The compulsions typically involve constant mental analysis of feelings, comparing your relationship to others, seeking reassurance from friends or online forums, and testing your emotional reactions to your partner. The baseline sense of safety and security that most relationships provide simply doesn’t hold. People with ROCD often feel guilty about their doubts, which only adds another layer to the cycle.
“Pure O” and Mental Compulsions
“Pure O” stands for “purely obsessional” and refers to people who seem to have obsessive thoughts without visible compulsions. The term is popular but usually misleading. It’s extremely rare for someone with OCD to experience obsessions with no compulsions at all. What’s far more common is that the compulsions are mental rather than physical, making them invisible to everyone else.
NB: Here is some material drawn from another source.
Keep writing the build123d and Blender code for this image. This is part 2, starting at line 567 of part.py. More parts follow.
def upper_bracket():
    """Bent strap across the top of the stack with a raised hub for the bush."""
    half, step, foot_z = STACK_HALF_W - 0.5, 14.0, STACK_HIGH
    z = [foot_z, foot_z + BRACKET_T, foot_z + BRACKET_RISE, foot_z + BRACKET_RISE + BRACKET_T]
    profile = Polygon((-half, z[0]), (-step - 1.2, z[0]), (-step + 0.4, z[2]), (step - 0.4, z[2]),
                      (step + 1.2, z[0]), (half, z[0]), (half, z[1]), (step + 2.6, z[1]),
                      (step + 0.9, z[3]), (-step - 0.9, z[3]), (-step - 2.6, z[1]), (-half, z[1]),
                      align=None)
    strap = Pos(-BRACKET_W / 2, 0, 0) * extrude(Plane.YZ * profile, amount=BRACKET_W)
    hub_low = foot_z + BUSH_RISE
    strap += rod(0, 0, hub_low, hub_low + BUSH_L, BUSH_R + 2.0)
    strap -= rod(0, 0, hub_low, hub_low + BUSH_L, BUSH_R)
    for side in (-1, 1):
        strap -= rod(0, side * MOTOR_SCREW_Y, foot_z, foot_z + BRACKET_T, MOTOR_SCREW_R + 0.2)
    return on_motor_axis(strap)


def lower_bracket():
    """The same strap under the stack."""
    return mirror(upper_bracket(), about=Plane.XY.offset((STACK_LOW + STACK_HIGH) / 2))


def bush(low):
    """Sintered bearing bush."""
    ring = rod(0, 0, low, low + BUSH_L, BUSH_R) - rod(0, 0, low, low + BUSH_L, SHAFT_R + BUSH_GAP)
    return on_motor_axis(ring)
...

Mental compulsions include replaying conversations in your head to check whether you said something harmful, mentally repeating specific words or phrases, counting to particular numbers, or compulsively “correcting” a memory by reimagining how an event should have gone. From the outside, a person doing this might look like they’re simply lost in thought. Inside, they’re performing rigid, time-consuming rituals that feel just as urgent as handwashing does for someone with contamination fears.
This distinction matters because people with predominantly mental compulsions often go undiagnosed for years. They don’t match the public image of OCD, so they may not realize what they’re experiencing has a name and a well-established treatment path.
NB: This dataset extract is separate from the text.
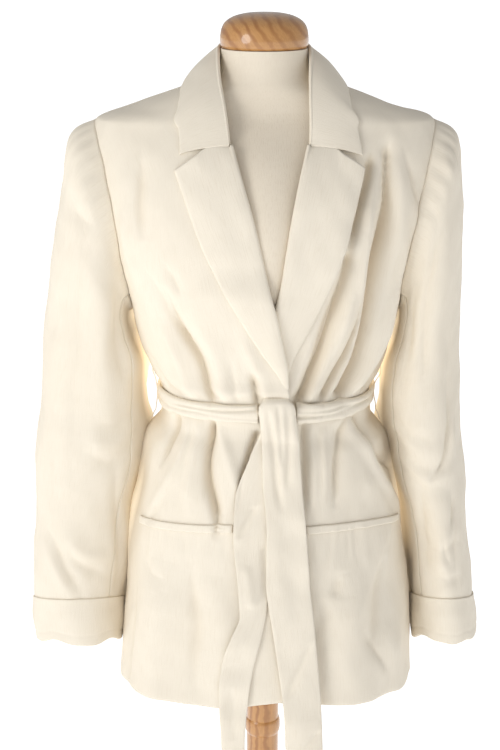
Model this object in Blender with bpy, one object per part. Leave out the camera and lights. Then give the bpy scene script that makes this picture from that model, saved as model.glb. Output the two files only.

Overlapping Themes Are Common
Most people with OCD don’t fit neatly into a single category. Someone with contamination fears might also have checking rituals. A person with harm-related intrusive thoughts might simultaneously struggle with scrupulosity. The dominant theme can also shift over the course of a lifetime, with one obsession fading and another emerging. This doesn’t mean the condition is getting worse. It means OCD tends to latch onto whatever feels most threatening at a given point in your life.
Treatment Works Across All Types
The most effective therapy for OCD is exposure and response prevention, or ERP. It involves gradually facing the situations that trigger obsessions while resisting the urge to perform the compulsion. Over time, the brain learns that the anxiety will pass on its own without the ritual. Studies show that more than 6 in 10 people who complete ERP experience a meaningful reduction in symptoms, and roughly 3 in 10 become fully symptom-free.
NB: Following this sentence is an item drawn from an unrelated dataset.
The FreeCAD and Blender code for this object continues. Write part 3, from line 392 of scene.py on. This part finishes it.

ERP works across all the themes described above, though the specific exposures look very different depending on the type. For contamination OCD, it might mean touching a doorknob and waiting before washing. For harm OCD, it could involve holding a knife near a loved one without performing a checking ritual afterward. For scrupulosity, it might mean sitting with uncertainty about whether a prayer was “good enough.” The underlying mechanism is the same: breaking the link between the obsession and the compulsion so the anxiety loses its grip.